--- DESCRIPTION OF THE TASK ---
Every record below should be printed exactly as given.

--- INPUT ---

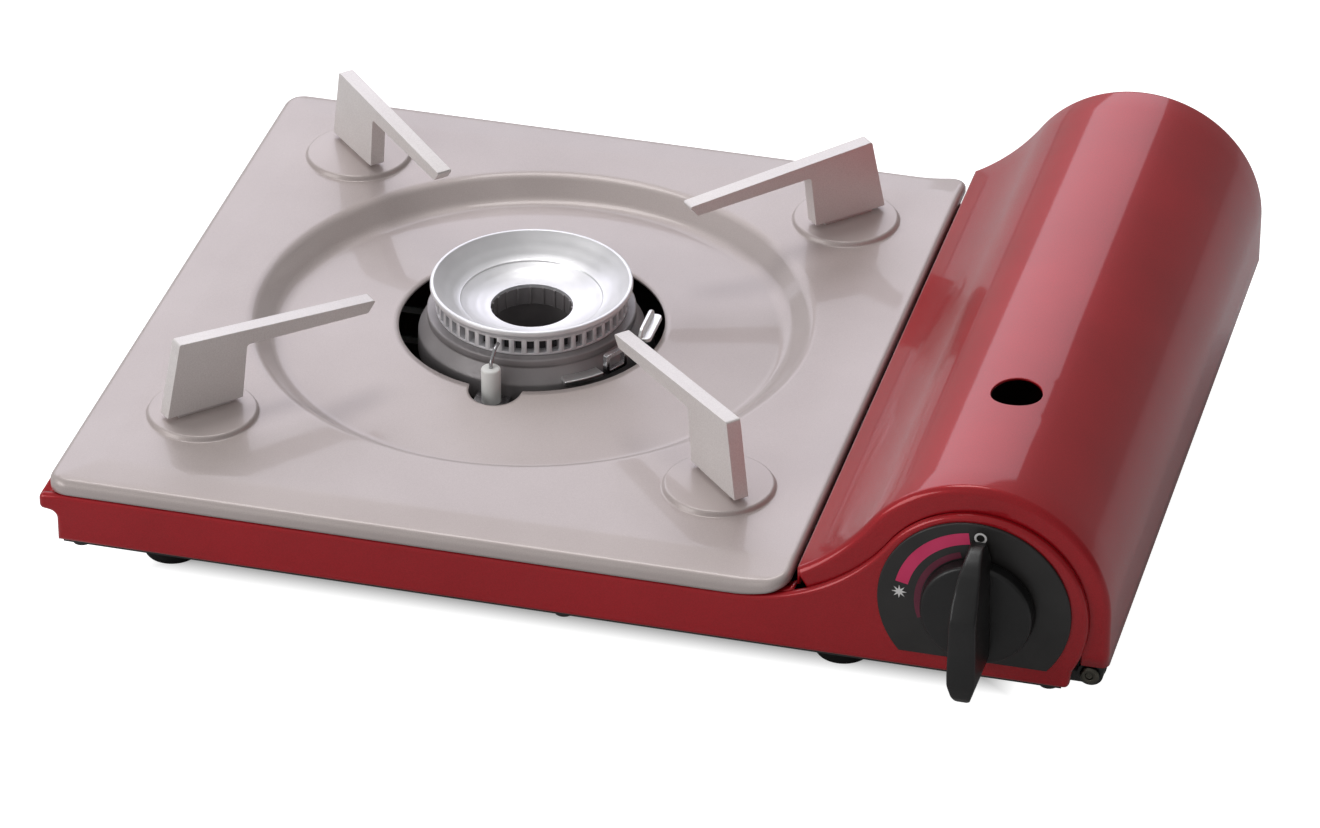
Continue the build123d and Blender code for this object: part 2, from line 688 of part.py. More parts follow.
def drip_pan():
    """Pressed steel top plate: skirt all round, sunk basin, burner hole and four bosses."""
    block = slab_y(margin_face(pan_left, 0, skirt_depth), front, back)
    block = fillet(block.edges().filter_by(Axis.Z), pan_corner)
    hollow_block = slab_y(margin_face(pan_left, pan_sheet, skirt_depth + 3), front, back)
    hollow_block = fillet(hollow_block.edges().filter_by(Axis.Z), pan_corner)
    inside = hollow_block & box(pan_left + pan_sheet, pan_right - pan_sheet, front + pan_sheet,
                                back - pan_sheet, 0, 90)
    pan = block - inside
    top, t = pan_top, pan_sheet
    pan -= rod_z(0, 0, basin_r, 30, 50)
    wall_in = basin_r - 1.6
    low = top - basin_depth
    throat = top - throat_depth
    pan += turned((basin_r, top), (wall_in, top - 0.7), (basin_floor_r + 1.8, low + 0.7),
                  (basin_floor_r - 1.2, low + 0.1), (throat_r, throat), (throat_r, throat - t),
                  (basin_floor_r - 1.0, low + 0.1 - t), (basin_floor_r + 2.2, low + 0.5 - t),
                  (wall_in + 0.5, top - 0.7 - t), (basin_r, top - t))
    for sx in (-1, 1):
        for sy in (-1, 1):
            spot = Pos(sx * boss_at, sy * boss_at, 0)
            pan += spot * Pos(0, 0, top + boss_rise / 2) * Cone(boss_r, boss_r - 1.1, boss_rise)
            pan -= spot * Pos(0, 0, top - t + boss_rise / 2) * Cone(boss_r - 0.7, boss_r - 1.8, boss_rise)
    pan -= rod_z(0.5, electrode_y - 2.2, lobe_r, 30, 50)
    for a in support_angles():
        for tab in tabs(a, 0.0):
            pan -= tab
    return pan


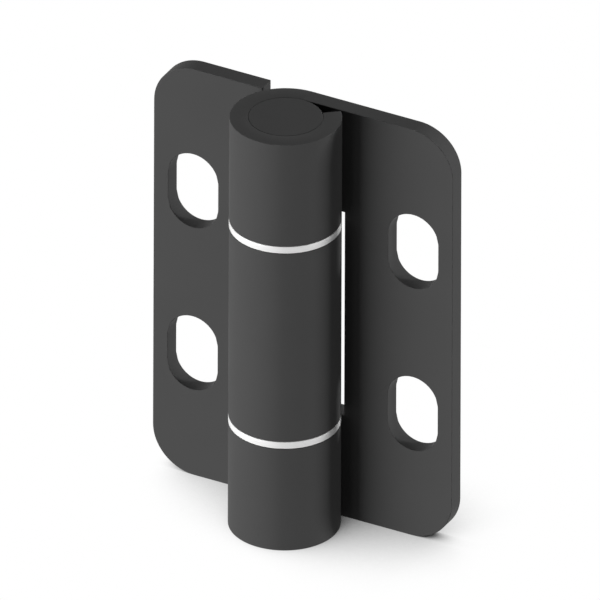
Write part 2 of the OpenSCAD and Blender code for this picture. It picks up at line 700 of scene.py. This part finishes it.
def camera():
    """The photograph's camera, which sees without perspective."""
    data = bpy.data.cameras.new("camera")
    data.type = "ORTHO"
    data.ortho_scale = VIEW_WIDTH
    data.clip_start = VIEW_NEAREST
    data.clip_end = VIEW_FARTHEST
    view = link(bpy.data.objects.new("camera", data))
    back = direction(VIEW_AZIMUTH, VIEW_ELEVATION)
    level = back.to_track_quat("Z", "Y")
    turn = level @ Quaternion((0, 0, 1), math.radians(VIEW_ROLL))
    aim = Vector((0, 0, HEIGHT / 2)) + turn @ Vector((VIEW_RIGHT, VIEW_UP, 0))
    view.rotation_mode = "QUATERNION"
    view.rotation_quaternion = turn
    view.location = aim + back * VIEW_DISTANCE
    bpy.context.scene.camera = view


def sky():
    """White where it is seen, and only a weak fill where it lights the hinge."""
    world = bpy.data.worlds.new("studio")
    world.use_nodes = True
    nodes = Nodes(world.node_tree)
    seen = nodes.node("ShaderNodeBackground", {}, {"Color": grey(1.0), "Strength": 1.0})
    cast = nodes.node("ShaderNodeBackground", {}, {"Color": grey(1.0), "Strength": SKY_LIGHT})
    nodes.node("ShaderNodeOutputWorld", {}, {"Surface": seen_or_cast(nodes, seen, cast)})
    bpy.context.scene.world = world
    bpy.context.scene.view_settings.view_transform = "Standard"


def hinge():
    """Builds every piece and sets it on its body in place of its CAD node."""
    steel = coating()
    tree, inputs = rolling_tree()
    right = leaf(
        "right_leaf",
        [
            (HEIGHT, MIDDLE_HIGH, -ROLL_LENGTH),
            (MIDDLE_HIGH, MIDDLE_LOW, EDGE_X),
            (MIDDLE_LOW, 0.0, -ROLL_LENGTH),
        ],
        False, tree, inputs, steel,
    )
    left = leaf(
        "left_leaf",
        [
            (HEIGHT, TAB_HIGH, EDGE_X),
            (TAB_HIGH, TAB_LOW, -ROLL_LENGTH),
            (TAB_LOW, 0.0, EDGE_X),
        ],
        True, tree, inputs, steel,
    )
    pin = turned_part("pin", pin_profile(), False, pin_coating())
    plastic = white_plastic()
    placed = [
        (right, "outer_leaf_body", "outer_leaf", "leaf_coating"),
        (left, "inner_leaf_body", "inner_leaf", "leaf_coating"),
        (pin, "outer_leaf_body", "hinge_pin", "pin_coating"),
    ]
    for name, node, (low, high) in (
        ("top_washer", "upper_washer", UPPER_WASHER),
        ("bottom_washer", "lower_washer", LOWER_WASHER),
    ):
        ring = turned_part(name, washer_profile(low.z, high.z), True, plastic)
        placed.append((ring, "outer_leaf_body", node, "washer_plastic"))
    for piece, body, node, slot in placed:
        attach(piece, body)
        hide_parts(node)


hinge()
floor()
for lamp_name, values in LAMPS.items():
    lamp(lamp_name, *values)
camera()
sky()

---

--- REPLY ---
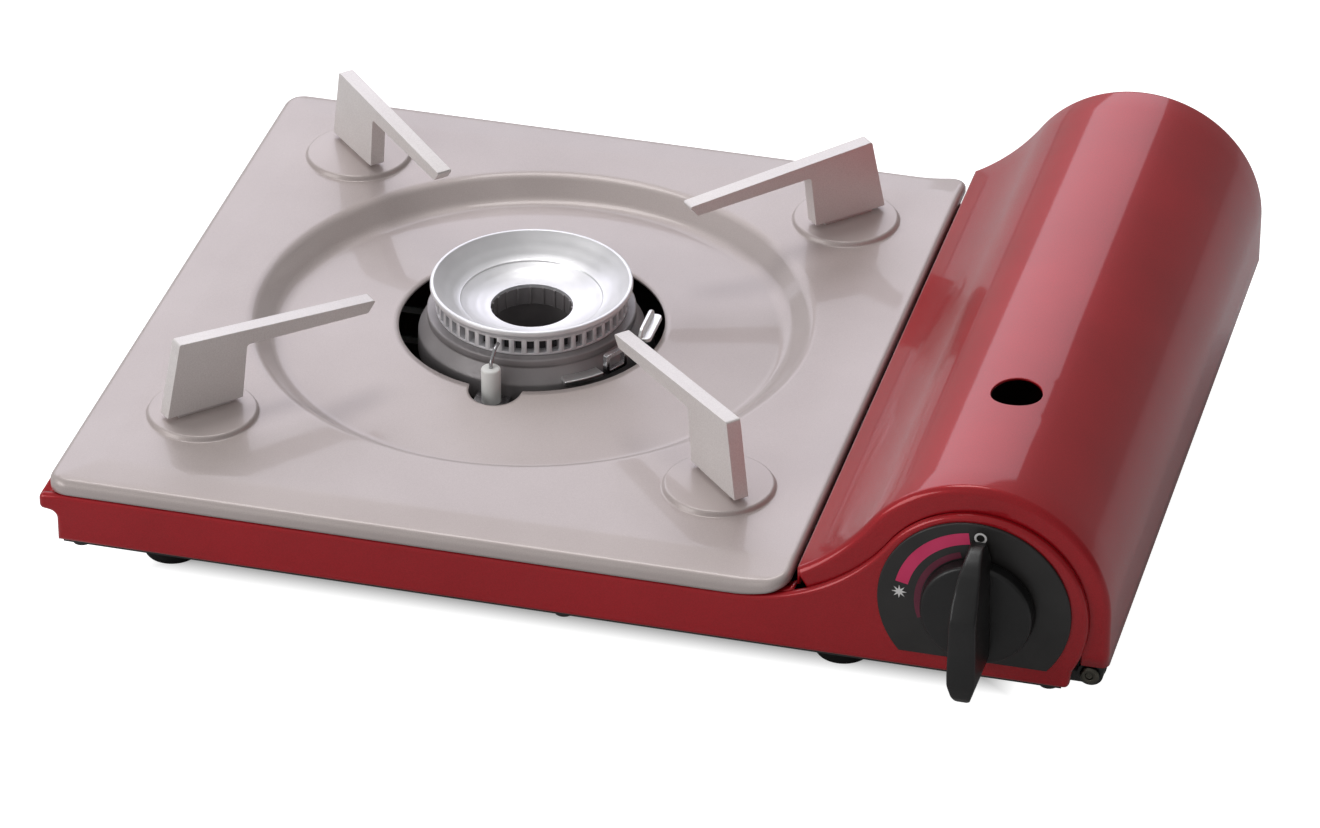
Continue the build123d and Blender code for this object: part 2, from line 688 of part.py. More parts follow.
def drip_pan():
    """Pressed steel top plate: skirt all round, sunk basin, burner hole and four bosses."""
    block = slab_y(margin_face(pan_left, 0, skirt_depth), front, back)
    block = fillet(block.edges().filter_by(Axis.Z), pan_corner)
    hollow_block = slab_y(margin_face(pan_left, pan_sheet, skirt_depth + 3), front, back)
    hollow_block = fillet(hollow_block.edges().filter_by(Axis.Z), pan_corner)
    inside = hollow_block & box(pan_left + pan_sheet, pan_right - pan_sheet, front + pan_sheet,
                                back - pan_sheet, 0, 90)
    pan = block - inside
    top, t = pan_top, pan_sheet
    pan -= rod_z(0, 0, basin_r, 30, 50)
    wall_in = basin_r - 1.6
    low = top - basin_depth
    throat = top - throat_depth
    pan += turned((basin_r, top), (wall_in, top - 0.7), (basin_floor_r + 1.8, low + 0.7),
                  (basin_floor_r - 1.2, low + 0.1), (throat_r, throat), (throat_r, throat - t),
                  (basin_floor_r - 1.0, low + 0.1 - t), (basin_floor_r + 2.2, low + 0.5 - t),
                  (wall_in + 0.5, top - 0.7 - t), (basin_r, top - t))
    for sx in (-1, 1):
        for sy in (-1, 1):
            spot = Pos(sx * boss_at, sy * boss_at, 0)
            pan += spot * Pos(0, 0, top + boss_rise / 2) * Cone(boss_r, boss_r - 1.1, boss_rise)
            pan -= spot * Pos(0, 0, top - t + boss_rise / 2) * Cone(boss_r - 0.7, boss_r - 1.8, boss_rise)
    pan -= rod_z(0.5, electrode_y - 2.2, lobe_r, 30, 50)
    for a in support_angles():
        for tab in tabs(a, 0.0):
            pan -= tab
    return pan


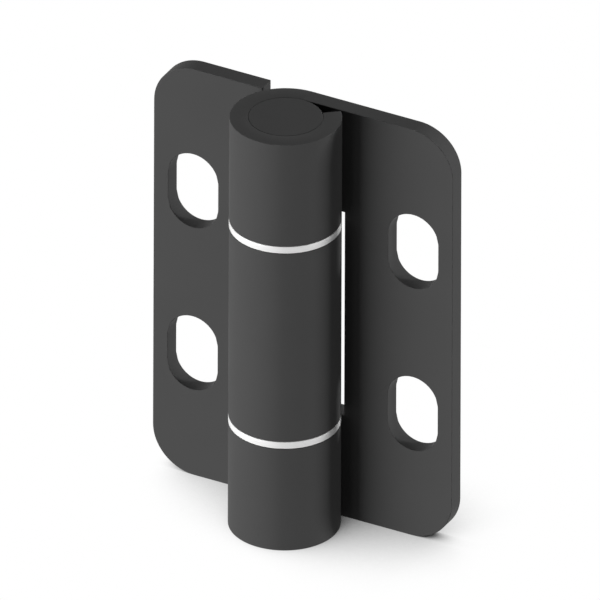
Write part 2 of the OpenSCAD and Blender code for this picture. It picks up at line 700 of scene.py. This part finishes it.
def camera():
    """The photograph's camera, which sees without perspective."""
    data = bpy.data.cameras.new("camera")
    data.type = "ORTHO"
    data.ortho_scale = VIEW_WIDTH
    data.clip_start = VIEW_NEAREST
    data.clip_end = VIEW_FARTHEST
    view = link(bpy.data.objects.new("camera", data))
    back = direction(VIEW_AZIMUTH, VIEW_ELEVATION)
    level = back.to_track_quat("Z", "Y")
    turn = level @ Quaternion((0, 0, 1), math.radians(VIEW_ROLL))
    aim = Vector((0, 0, HEIGHT / 2)) + turn @ Vector((VIEW_RIGHT, VIEW_UP, 0))
    view.rotation_mode = "QUATERNION"
    view.rotation_quaternion = turn
    view.location = aim + back * VIEW_DISTANCE
    bpy.context.scene.camera = view


def sky():
    """White where it is seen, and only a weak fill where it lights the hinge."""
    world = bpy.data.worlds.new("studio")
    world.use_nodes = True
    nodes = Nodes(world.node_tree)
    seen = nodes.node("ShaderNodeBackground", {}, {"Color": grey(1.0), "Strength": 1.0})
    cast = nodes.node("ShaderNodeBackground", {}, {"Color": grey(1.0), "Strength": SKY_LIGHT})
    nodes.node("ShaderNodeOutputWorld", {}, {"Surface": seen_or_cast(nodes, seen, cast)})
    bpy.context.scene.world = world
    bpy.context.scene.view_settings.view_transform = "Standard"


def hinge():
    """Builds every piece and sets it on its body in place of its CAD node."""
    steel = coating()
    tree, inputs = rolling_tree()
    right = leaf(
        "right_leaf",
        [
            (HEIGHT, MIDDLE_HIGH, -ROLL_LENGTH),
            (MIDDLE_HIGH, MIDDLE_LOW, EDGE_X),
            (MIDDLE_LOW, 0.0, -ROLL_LENGTH),
        ],
        False, tree, inputs, steel,
    )
    left = leaf(
        "left_leaf",
        [
            (HEIGHT, TAB_HIGH, EDGE_X),
            (TAB_HIGH, TAB_LOW, -ROLL_LENGTH),
            (TAB_LOW, 0.0, EDGE_X),
        ],
        True, tree, inputs, steel,
    )
    pin = turned_part("pin", pin_profile(), False, pin_coating())
    plastic = white_plastic()
    placed = [
        (right, "outer_leaf_body", "outer_leaf", "leaf_coating"),
        (left, "inner_leaf_body", "inner_leaf", "leaf_coating"),
        (pin, "outer_leaf_body", "hinge_pin", "pin_coating"),
    ]
    for name, node, (low, high) in (
        ("top_washer", "upper_washer", UPPER_WASHER),
        ("bottom_washer", "lower_washer", LOWER_WASHER),
    ):
        ring = turned_part(name, washer_profile(low.z, high.z), True, plastic)
        placed.append((ring, "outer_leaf_body", node, "washer_plastic"))
    for piece, body, node, slot in placed:
        attach(piece, body)
        hide_parts(node)


hinge()
floor()
for lamp_name, values in LAMPS.items():
    lamp(lamp_name, *values)
camera()
sky()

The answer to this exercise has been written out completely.